Taxes soar for region’s residents

State, local burdens among highest in nation

To localize the old axiom, there are two sure things in D.C.: Traffic and taxes.

And taxes. And taxes.

Taxes shelled out by Washington-area residents are among the highest in the country, and taxpayers scrambling to finish up their 2009 federal 1040 forms by Thursday’s deadlineare feeling the pinch.

The average D.C. resident paid $7,308 in state and local taxes in fiscal 2008 — higher even than residents of tony Connecticut,which was first among states at $7,007. Maryland was ranked fourth among states, at $5,669, and Virginia was ninth, at $4,669, according to a new report from the Tax Foundation, a nonpartisan tax research group in Washington.

Uncle Sam takes a hefty chunk out of people’s paychecks, too.

While Virginians pay a bit less than residents of D.C. and Maryland, Cliff Keirce of Loudoun County says people across the Potomac are still feeling the pinch.

“Some people can’t afford to stay here anymore,” he said. “I know it’s happening.”

Keirce, who works for the Federal Aviation Administration, said he is considering moving to another county with a lower property tax rate. Loudoun recently approved a property tax rate of $1.30 per $100 of assessed value, up from $1.245 currently.

Marvin Weinman, former president of the Montgomery County Taxpayers Union, sees a similar trend.

“There comes a point where you just can’t pay any more,” he said. “It’s not a pretty picture in Montgomery County for the next couple of years.”

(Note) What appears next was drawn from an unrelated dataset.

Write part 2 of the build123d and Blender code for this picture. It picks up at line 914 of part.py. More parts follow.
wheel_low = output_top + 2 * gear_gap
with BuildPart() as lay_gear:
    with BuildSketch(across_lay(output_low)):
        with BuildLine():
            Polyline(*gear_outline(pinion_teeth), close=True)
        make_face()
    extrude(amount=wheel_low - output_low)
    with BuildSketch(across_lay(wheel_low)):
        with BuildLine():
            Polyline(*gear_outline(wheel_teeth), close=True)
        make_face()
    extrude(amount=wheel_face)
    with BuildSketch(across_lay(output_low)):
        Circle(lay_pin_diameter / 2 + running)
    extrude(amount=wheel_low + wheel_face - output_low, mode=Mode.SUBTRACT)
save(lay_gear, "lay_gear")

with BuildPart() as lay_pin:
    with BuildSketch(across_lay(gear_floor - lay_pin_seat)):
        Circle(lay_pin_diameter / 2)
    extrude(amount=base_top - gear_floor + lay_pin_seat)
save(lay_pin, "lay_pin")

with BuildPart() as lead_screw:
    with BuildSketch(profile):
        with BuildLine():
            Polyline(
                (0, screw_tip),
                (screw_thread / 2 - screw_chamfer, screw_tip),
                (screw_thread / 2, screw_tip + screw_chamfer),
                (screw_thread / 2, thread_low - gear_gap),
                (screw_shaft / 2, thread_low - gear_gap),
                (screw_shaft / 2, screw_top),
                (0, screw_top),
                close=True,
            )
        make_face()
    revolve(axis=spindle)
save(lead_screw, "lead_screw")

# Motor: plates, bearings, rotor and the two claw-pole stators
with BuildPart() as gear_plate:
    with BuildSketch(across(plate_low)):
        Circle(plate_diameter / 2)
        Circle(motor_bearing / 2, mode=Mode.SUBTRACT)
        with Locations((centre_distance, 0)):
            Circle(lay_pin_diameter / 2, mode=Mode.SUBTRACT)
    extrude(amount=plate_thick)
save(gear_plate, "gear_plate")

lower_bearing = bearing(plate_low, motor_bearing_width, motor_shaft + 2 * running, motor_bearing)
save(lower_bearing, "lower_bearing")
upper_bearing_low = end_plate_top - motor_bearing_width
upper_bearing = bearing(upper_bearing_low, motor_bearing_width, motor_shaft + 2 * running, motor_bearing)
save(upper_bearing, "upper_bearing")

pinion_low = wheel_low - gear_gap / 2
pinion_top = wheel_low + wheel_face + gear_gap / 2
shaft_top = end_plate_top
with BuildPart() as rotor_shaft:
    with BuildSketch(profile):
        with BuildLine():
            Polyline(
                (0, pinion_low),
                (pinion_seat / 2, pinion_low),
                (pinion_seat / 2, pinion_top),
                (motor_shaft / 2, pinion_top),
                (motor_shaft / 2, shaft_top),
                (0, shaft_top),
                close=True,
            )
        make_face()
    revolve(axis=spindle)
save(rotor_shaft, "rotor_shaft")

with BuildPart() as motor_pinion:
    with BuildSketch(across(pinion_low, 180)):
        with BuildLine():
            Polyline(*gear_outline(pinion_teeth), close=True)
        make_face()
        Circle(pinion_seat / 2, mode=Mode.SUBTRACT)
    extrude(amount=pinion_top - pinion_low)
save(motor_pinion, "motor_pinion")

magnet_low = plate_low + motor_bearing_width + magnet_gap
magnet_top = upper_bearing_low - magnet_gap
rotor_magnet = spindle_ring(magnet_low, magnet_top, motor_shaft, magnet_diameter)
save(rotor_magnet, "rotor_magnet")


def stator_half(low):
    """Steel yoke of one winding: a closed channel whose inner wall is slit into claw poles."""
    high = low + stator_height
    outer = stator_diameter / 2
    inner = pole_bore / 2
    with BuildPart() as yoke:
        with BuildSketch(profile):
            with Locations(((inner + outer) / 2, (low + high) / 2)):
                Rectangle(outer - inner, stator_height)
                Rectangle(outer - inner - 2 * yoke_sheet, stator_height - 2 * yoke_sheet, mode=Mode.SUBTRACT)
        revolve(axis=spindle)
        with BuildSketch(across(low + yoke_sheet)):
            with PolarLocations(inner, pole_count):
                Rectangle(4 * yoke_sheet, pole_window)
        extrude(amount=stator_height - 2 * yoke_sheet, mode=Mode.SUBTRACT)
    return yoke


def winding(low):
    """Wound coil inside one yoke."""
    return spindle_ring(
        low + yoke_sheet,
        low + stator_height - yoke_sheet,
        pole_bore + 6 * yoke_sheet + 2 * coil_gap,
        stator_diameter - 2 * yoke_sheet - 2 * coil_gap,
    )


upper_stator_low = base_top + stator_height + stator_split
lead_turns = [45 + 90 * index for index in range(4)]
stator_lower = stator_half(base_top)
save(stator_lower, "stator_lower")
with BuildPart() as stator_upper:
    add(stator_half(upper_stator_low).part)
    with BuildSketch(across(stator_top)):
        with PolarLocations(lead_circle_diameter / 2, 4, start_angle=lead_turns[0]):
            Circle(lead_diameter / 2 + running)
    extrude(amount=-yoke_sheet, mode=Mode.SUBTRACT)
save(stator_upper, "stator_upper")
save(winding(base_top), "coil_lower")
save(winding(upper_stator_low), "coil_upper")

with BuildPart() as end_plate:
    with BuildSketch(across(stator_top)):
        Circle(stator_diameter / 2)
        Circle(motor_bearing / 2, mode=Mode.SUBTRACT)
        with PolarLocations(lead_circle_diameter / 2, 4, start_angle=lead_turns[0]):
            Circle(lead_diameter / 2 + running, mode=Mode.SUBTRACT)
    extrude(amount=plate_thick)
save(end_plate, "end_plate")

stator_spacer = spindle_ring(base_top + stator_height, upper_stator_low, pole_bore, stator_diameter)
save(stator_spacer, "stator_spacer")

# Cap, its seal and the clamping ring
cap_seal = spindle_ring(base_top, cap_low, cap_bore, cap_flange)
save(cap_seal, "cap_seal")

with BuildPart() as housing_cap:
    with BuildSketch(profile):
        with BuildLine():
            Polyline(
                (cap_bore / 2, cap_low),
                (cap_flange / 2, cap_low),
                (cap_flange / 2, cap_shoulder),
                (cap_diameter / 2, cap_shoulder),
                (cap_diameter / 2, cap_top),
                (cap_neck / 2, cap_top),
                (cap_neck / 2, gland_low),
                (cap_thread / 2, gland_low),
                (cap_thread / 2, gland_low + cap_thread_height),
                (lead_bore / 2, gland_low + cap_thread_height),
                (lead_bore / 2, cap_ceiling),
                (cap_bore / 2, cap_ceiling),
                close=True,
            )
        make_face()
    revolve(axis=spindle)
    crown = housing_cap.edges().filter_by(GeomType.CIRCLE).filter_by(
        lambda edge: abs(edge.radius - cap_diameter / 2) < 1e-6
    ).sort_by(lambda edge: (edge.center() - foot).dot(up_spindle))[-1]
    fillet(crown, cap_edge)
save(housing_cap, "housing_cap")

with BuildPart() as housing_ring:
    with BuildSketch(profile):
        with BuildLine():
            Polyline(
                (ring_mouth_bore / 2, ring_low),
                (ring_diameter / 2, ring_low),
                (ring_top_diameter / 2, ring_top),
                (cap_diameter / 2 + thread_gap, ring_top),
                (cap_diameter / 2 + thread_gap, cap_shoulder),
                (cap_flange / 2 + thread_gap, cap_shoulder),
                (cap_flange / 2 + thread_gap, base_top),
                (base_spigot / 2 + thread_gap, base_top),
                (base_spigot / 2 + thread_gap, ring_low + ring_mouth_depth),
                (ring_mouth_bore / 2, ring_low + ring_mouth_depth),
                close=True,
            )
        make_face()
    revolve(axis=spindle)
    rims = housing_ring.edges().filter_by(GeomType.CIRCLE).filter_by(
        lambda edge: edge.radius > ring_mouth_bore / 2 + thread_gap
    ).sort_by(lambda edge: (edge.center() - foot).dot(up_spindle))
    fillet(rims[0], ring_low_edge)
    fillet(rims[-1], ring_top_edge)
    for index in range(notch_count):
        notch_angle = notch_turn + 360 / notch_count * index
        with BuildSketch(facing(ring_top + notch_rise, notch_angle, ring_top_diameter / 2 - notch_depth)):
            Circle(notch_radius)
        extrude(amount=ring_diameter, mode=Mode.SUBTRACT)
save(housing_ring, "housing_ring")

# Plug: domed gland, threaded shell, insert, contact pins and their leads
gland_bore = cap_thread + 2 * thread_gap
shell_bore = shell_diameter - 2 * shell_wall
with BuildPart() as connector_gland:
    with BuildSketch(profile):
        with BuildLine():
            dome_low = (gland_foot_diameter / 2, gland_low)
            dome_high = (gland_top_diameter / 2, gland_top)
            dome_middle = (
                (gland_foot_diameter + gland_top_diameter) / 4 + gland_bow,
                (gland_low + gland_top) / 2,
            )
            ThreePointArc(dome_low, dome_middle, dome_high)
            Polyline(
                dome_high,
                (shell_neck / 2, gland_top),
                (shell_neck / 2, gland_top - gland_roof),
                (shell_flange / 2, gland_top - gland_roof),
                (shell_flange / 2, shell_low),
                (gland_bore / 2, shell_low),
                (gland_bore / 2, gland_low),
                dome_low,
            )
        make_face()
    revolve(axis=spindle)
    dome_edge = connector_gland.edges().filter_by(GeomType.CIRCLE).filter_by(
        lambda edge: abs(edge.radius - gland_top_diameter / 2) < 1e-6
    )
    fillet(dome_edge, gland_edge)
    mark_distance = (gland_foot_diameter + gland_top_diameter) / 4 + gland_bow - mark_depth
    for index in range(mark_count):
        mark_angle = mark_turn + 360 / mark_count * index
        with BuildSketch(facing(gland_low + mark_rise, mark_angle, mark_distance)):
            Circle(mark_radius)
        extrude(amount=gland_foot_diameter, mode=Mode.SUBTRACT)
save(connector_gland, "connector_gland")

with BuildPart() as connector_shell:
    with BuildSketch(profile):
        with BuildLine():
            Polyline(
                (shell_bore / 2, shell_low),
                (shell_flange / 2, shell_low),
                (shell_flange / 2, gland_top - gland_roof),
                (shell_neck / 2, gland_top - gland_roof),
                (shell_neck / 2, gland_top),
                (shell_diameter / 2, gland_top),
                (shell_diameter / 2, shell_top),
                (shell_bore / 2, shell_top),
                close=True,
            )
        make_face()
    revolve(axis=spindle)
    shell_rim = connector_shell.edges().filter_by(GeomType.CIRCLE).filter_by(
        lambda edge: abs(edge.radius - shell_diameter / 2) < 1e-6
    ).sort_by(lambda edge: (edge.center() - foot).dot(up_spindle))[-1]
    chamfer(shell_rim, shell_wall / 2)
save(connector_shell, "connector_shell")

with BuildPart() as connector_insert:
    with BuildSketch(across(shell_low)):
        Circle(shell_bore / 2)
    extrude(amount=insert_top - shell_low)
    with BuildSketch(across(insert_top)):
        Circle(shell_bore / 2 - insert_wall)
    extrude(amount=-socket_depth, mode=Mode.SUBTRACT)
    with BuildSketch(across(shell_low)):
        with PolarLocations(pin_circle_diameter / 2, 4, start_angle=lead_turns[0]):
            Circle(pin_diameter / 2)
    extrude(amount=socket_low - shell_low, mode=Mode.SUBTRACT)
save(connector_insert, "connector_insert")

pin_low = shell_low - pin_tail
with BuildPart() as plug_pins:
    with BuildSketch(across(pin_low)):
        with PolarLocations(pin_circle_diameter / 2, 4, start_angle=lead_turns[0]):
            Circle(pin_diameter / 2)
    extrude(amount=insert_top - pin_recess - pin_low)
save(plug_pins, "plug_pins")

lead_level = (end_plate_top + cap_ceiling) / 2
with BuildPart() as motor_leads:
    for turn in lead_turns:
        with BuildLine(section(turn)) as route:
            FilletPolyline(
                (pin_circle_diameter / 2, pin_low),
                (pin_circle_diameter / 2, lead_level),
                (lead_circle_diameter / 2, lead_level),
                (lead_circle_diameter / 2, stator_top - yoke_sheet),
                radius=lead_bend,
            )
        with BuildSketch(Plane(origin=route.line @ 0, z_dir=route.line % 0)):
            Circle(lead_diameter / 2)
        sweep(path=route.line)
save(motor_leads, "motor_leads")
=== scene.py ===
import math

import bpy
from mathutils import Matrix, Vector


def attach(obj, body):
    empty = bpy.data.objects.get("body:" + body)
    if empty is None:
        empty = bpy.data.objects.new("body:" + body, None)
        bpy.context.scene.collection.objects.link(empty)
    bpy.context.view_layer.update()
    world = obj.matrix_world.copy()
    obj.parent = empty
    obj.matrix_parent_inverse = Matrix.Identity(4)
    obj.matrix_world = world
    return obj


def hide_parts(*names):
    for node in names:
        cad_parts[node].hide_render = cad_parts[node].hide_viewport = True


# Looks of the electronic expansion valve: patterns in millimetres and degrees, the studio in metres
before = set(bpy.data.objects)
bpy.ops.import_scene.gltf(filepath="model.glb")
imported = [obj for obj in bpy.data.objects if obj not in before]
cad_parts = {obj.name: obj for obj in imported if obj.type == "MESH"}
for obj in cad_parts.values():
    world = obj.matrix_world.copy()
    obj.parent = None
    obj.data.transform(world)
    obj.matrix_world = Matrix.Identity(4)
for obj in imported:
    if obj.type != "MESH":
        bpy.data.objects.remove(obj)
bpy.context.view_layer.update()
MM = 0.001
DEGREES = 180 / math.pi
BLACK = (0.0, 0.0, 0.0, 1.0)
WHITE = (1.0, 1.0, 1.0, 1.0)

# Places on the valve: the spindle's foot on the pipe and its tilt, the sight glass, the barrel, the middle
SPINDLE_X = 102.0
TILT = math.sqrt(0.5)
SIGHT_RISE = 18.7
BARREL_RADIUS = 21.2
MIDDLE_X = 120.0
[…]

Maryland’s richest county has a budget gap for next year that’s ballooned to nearly $1 billion. Like everywhere in the country, the county has been hit by the recession. But county officials say the state didn’t do Montgomery any favors when it raised taxes on millionaires from 5.5 percent to 6.25 percent in 2008.

In addition to a state income tax, Maryland also charges a “piggyback tax,” or a local income tax that goes toward funding for local governments. Montgomery, Prince George’s and Howard counties’ local tax rates are the highest in the state for 2009, at 3.2 percent.

“It just goes on and on and on,” said Dee Hodges, chairman of the Maryland Taxpayers Association. “If it’s just too high, people start leaving.”

Income and property taxes aren’t all. Cigarette excise taxes in Maryland and the District are among the highest in the country. And Virginians looking to celebrate finishing off this year’s returns would do well to be careful how they celebrate — the commonwealth’s spirits excise tax is third-highest in the country.

Still, some taxpayers say they’re willing to pay more, as residents have poured into public hearings asking local leaders not to cut services — even if it means higher taxes. A majority of Alexandria residents polled in the city’s annual survey last year said they would be willing to pay more in taxes to preserve services and maintain quality of schools.

It’s important to remember that Washington, with six of the top 10 richest counties in the United States, is a higher-income area, said Kail Padgitt, a staff economist for the Tax Foundation.

And with the expansion of government work, the region hasn’t been hit as hard by the recession as others, said Kim Rueben, a senior fellow at the Urban Institute, a nonpartisan public policy think tank.

Notwithstanding the area’s relatively high tax levels, there are many ways to measure the burden for the average citizen, said Ronald Alt, a senior research associate with the Federation of Tax Administrators.

“There is no one single measure that is going to claim one state is extremely [highly] taxed and one is tax paradise,” he said.